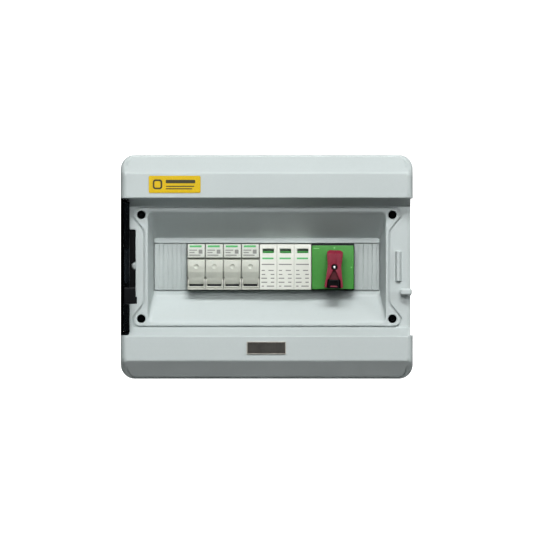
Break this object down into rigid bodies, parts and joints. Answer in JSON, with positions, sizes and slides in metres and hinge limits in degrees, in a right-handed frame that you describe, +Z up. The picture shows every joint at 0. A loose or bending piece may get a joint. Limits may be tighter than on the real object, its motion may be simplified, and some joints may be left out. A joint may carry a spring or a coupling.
{
  "type": "dc combiner box",
  "caption": "Wall-mounted plastic enclosure with a hinged clear door, swing-out fuse holders, plug-in surge protector and rotary isolator on a DIN rail.",
  "frame": {"origin": "centre of the flat back face, which rests on the wall", "axes": "+X to the viewer's right, +Z up, and the front faces -Y"},
  "size_m": [0.292, 0.4007, 0.224],
  "materials": {
    "shell": "satin moulded light grey",
    "gasket": "matt black sponge rubber",
    "clear_door": "clear polycarbonate",
    "black_nylon": "semi-gloss black",
    "steel": "zinc plated",
    "rail_zinc": "zinc plated, satin",
    "label_yellow": "printed film",
    "plate_grey": "dark metallic foil",
    "device": "satin off-white",
    "cartridge_white": "satin white",
    "fuse_ceramic": "ceramic tube with plated caps",
    "copper": "copper",
    "brass": "plain brass",
    "switch_dark": "satin dark grey",
    "switch_green": "satin green",
    "handle_red": "satin dark red",
    "wire_red": "red insulation",
    "wire_black": "black insulation",
    "wire_earth": "green and yellow insulation"
  },
  "bodies": {
    "enclosure": {"rear_base": "shell", "base_gasket": "gasket", "front_cover": "shell", "cover_screw_1": "steel", "cover_screw_2": "steel", "cover_screw_3": "steel", "cover_screw_4": "steel", "caution_label": "label_yellow", "name_plate": "plate_grey", "blank_plate_left": "shell", "blank_plate_right": "shell", "hinge_base": "black_nylon", "hinge_pin": "steel", "din_rail": "rail_zinc", "rail_screw_left": "steel", "rail_screw_right": "steel", "spd_base": "device", "switch_body": "switch_dark", "switch_face": "switch_green", "busbar_positive": "copper", "busbar_negative": "copper", "wire_positive": "wire_red", "wire_negative": "wire_black", "wire_spd_positive": "wire_red", "wire_spd_negative": "wire_black", "wire_earth": "wire_earth", "earth_bar": "brass", "fuse_body_1": "device", "fuse_clip_top_1": "copper", "fuse_clip_bottom_1": "copper", "fuse_body_2": "device", "fuse_clip_top_2": "copper", "fuse_clip_bottom_2": "copper", "fuse_body_3": "device", "fuse_clip_top_3": "copper", "fuse_clip_bottom_3": "copper", "fuse_body_4": "device", "fuse_clip_top_4": "copper", "fuse_clip_bottom_4": "copper"},
    "door": {"door_panel": "clear_door", "door_knuckle": "black_nylon"},
    "door_latch": {"door_latch": "black_nylon"},
    "fuse_drawer_1": {"fuse_carrier_1": "device", "fuse_link_1": "fuse_ceramic"},
    "fuse_drawer_2": {"fuse_carrier_2": "device", "fuse_link_2": "fuse_ceramic"},
    "fuse_drawer_3": {"fuse_carrier_3": "device", "fuse_link_3": "fuse_ceramic"},
    "fuse_drawer_4": {"fuse_carrier_4": "device", "fuse_link_4": "fuse_ceramic"},
    "surge_cartridge_1": {"spd_module_1": "cartridge_white", "spd_flag_1": "switch_green"},
    "surge_cartridge_2": {"spd_module_2": "cartridge_white", "spd_flag_2": "switch_green"},
    "surge_cartridge_3": {"spd_module_3": "cartridge_white", "spd_flag_3": "switch_green"},
    "isolator_handle": {"switch_shaft": "switch_dark", "switch_handle": "handle_red", "handle_screw": "steel"},
    "padlock_tab": {"handle_lock": "switch_dark"}
  },
  "joints": [
    {"name": "door_hinge", "type": "hinge", "parent": "enclosure", "child": "door", "pos_m": [-0.1415, -0.1095, 0], "axis": [0, 0, -1], "range_deg": [-89.6, 80.4]},
    {"name": "latch_slide", "type": "slide", "parent": "door", "child": "door_latch", "axis": [0, 0, 1], "range_m": [0, 0.0065]},
    {"name": "fuse_pivot_1", "type": "hinge", "parent": "enclosure", "child": "fuse_drawer_1", "pos_m": [-0.07066, -0.077, -0.0155], "axis": [1, 0, 0], "range_deg": [0, 74]},
    {"name": "fuse_pivot_2", "type": "hinge", "parent": "enclosure", "child": "fuse_drawer_2", "pos_m": [-0.05258, -0.077, -0.0155], "axis": [1, 0, 0], "range_deg": [0, 74]},
    {"name": "fuse_pivot_3", "type": "hinge", "parent": "enclosure", "child": "fuse_drawer_3", "pos_m": [-0.0345, -0.077, -0.0155], "axis": [1, 0, 0], "range_deg": [0, 74]},
    {"name": "fuse_pivot_4", "type": "hinge", "parent": "enclosure", "child": "fuse_drawer_4", "pos_m": [-0.01642, -0.077, -0.0155], "axis": [1, 0, 0], "range_deg": [0, 74]},
    {"name": "cartridge_slide_1", "type": "slide", "parent": "enclosure", "child": "surge_cartridge_1", "axis": [0, -1, 0], "range_m": [0, 0.03]},
    {"name": "cartridge_slide_2", "type": "slide", "parent": "enclosure", "child": "surge_cartridge_2", "axis": [0, -1, 0], "range_m": [0, 0.03]},
    {"name": "cartridge_slide_3", "type": "slide", "parent": "enclosure", "child": "surge_cartridge_3", "axis": [0, -1, 0], "range_m": [0, 0.03]},
    {"name": "isolator_turn", "type": "hinge", "parent": "enclosure", "child": "isolator_handle", "pos_m": [0.0677, -0.09, -0.0004], "axis": [0, -1, 0], "range_deg": [0, 90]},
    {"name": "padlock_tab_slide", "type": "slide", "parent": "isolator_handle", "child": "padlock_tab", "axis": [0, 0, -1], "range_m": [0, 0.005]}
  ]
}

═══

> **Your objective**: Word for word, restate all of the data shown above.

> **The solution**:
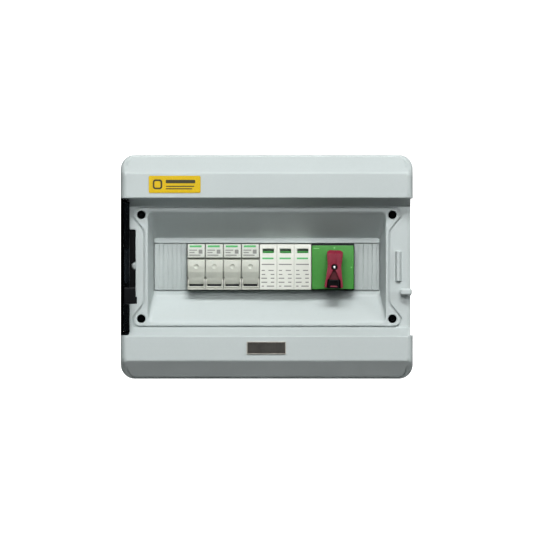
Break this object down into rigid bodies, parts and joints. Answer in JSON, with positions, sizes and slides in metres and hinge limits in degrees, in a right-handed frame that you describe, +Z up. The picture shows every joint at 0. A loose or bending piece may get a joint. Limits may be tighter than on the real object, its motion may be simplified, and some joints may be left out. A joint may carry a spring or a coupling.
{
  "type": "dc combiner box",
  "caption": "Wall-mounted plastic enclosure with a hinged clear door, swing-out fuse holders, plug-in surge protector and rotary isolator on a DIN rail.",
  "frame": {"origin": "centre of the flat back face, which rests on the wall", "axes": "+X to the viewer's right, +Z up, and the front faces -Y"},
  "size_m": [0.292, 0.4007, 0.224],
  "materials": {
    "shell": "satin moulded light grey",
    "gasket": "matt black sponge rubber",
    "clear_door": "clear polycarbonate",
    "black_nylon": "semi-gloss black",
    "steel": "zinc plated",
    "rail_zinc": "zinc plated, satin",
    "label_yellow": "printed film",
    "plate_grey": "dark metallic foil",
    "device": "satin off-white",
    "cartridge_white": "satin white",
    "fuse_ceramic": "ceramic tube with plated caps",
    "copper": "copper",
    "brass": "plain brass",
    "switch_dark": "satin dark grey",
    "switch_green": "satin green",
    "handle_red": "satin dark red",
    "wire_red": "red insulation",
    "wire_black": "black insulation",
    "wire_earth": "green and yellow insulation"
  },
  "bodies": {
    "enclosure": {"rear_base": "shell", "base_gasket": "gasket", "front_cover": "shell", "cover_screw_1": "steel", "cover_screw_2": "steel", "cover_screw_3": "steel", "cover_screw_4": "steel", "caution_label": "label_yellow", "name_plate": "plate_grey", "blank_plate_left": "shell", "blank_plate_right": "shell", "hinge_base": "black_nylon", "hinge_pin": "steel", "din_rail": "rail_zinc", "rail_screw_left": "steel", "rail_screw_right": "steel", "spd_base": "device", "switch_body": "switch_dark", "switch_face": "switch_green", "busbar_positive": "copper", "busbar_negative": "copper", "wire_positive": "wire_red", "wire_negative": "wire_black", "wire_spd_positive": "wire_red", "wire_spd_negative": "wire_black", "wire_earth": "wire_earth", "earth_bar": "brass", "fuse_body_1": "device", "fuse_clip_top_1": "copper", "fuse_clip_bottom_1": "copper", "fuse_body_2": "device", "fuse_clip_top_2": "copper", "fuse_clip_bottom_2": "copper", "fuse_body_3": "device", "fuse_clip_top_3": "copper", "fuse_clip_bottom_3": "copper", "fuse_body_4": "device", "fuse_clip_top_4": "copper", "fuse_clip_bottom_4": "copper"},
    "door": {"door_panel": "clear_door", "door_knuckle": "black_nylon"},
    "door_latch": {"door_latch": "black_nylon"},
    "fuse_drawer_1": {"fuse_carrier_1": "device", "fuse_link_1": "fuse_ceramic"},
    "fuse_drawer_2": {"fuse_carrier_2": "device", "fuse_link_2": "fuse_ceramic"},
    "fuse_drawer_3": {"fuse_carrier_3": "device", "fuse_link_3": "fuse_ceramic"},
    "fuse_drawer_4": {"fuse_carrier_4": "device", "fuse_link_4": "fuse_ceramic"},
    "surge_cartridge_1": {"spd_module_1": "cartridge_white", "spd_flag_1": "switch_green"},
    "surge_cartridge_2": {"spd_module_2": "cartridge_white", "spd_flag_2": "switch_green"},
    "surge_cartridge_3": {"spd_module_3": "cartridge_white", "spd_flag_3": "switch_green"},
    "isolator_handle": {"switch_shaft": "switch_dark", "switch_handle": "handle_red", "handle_screw": "steel"},
    "padlock_tab": {"handle_lock": "switch_dark"}
  },
  "joints": [
    {"name": "door_hinge", "type": "hinge", "parent": "enclosure", "child": "door", "pos_m": [-0.1415, -0.1095, 0], "axis": [0, 0, -1], "range_deg": [-89.6, 80.4]},
    {"name": "latch_slide", "type": "slide", "parent": "door", "child": "door_latch", "axis": [0, 0, 1], "range_m": [0, 0.0065]},
    {"name": "fuse_pivot_1", "type": "hinge", "parent": "enclosure", "child": "fuse_drawer_1", "pos_m": [-0.07066, -0.077, -0.0155], "axis": [1, 0, 0], "range_deg": [0, 74]},
    {"name": "fuse_pivot_2", "type": "hinge", "parent": "enclosure", "child": "fuse_drawer_2", "pos_m": [-0.05258, -0.077, -0.0155], "axis": [1, 0, 0], "range_deg": [0, 74]},
    {"name": "fuse_pivot_3", "type": "hinge", "parent": "enclosure", "child": "fuse_drawer_3", "pos_m": [-0.0345, -0.077, -0.0155], "axis": [1, 0, 0], "range_deg": [0, 74]},
    {"name": "fuse_pivot_4", "type": "hinge", "parent": "enclosure", "child": "fuse_drawer_4", "pos_m": [-0.01642, -0.077, -0.0155], "axis": [1, 0, 0], "range_deg": [0, 74]},
    {"name": "cartridge_slide_1", "type": "slide", "parent": "enclosure", "child": "surge_cartridge_1", "axis": [0, -1, 0], "range_m": [0, 0.03]},
    {"name": "cartridge_slide_2", "type": "slide", "parent": "enclosure", "child": "surge_cartridge_2", "axis": [0, -1, 0], "range_m": [0, 0.03]},
    {"name": "cartridge_slide_3", "type": "slide", "parent": "enclosure", "child": "surge_cartridge_3", "axis": [0, -1, 0], "range_m": [0, 0.03]},
    {"name": "isolator_turn", "type": "hinge", "parent": "enclosure", "child": "isolator_handle", "pos_m": [0.0677, -0.09, -0.0004], "axis": [0, -1, 0], "range_deg": [0, 90]},
    {"name": "padlock_tab_slide", "type": "slide", "parent": "isolator_handle", "child": "padlock_tab", "axis": [0, 0, -1], "range_m": [0, 0.005]}
  ]
}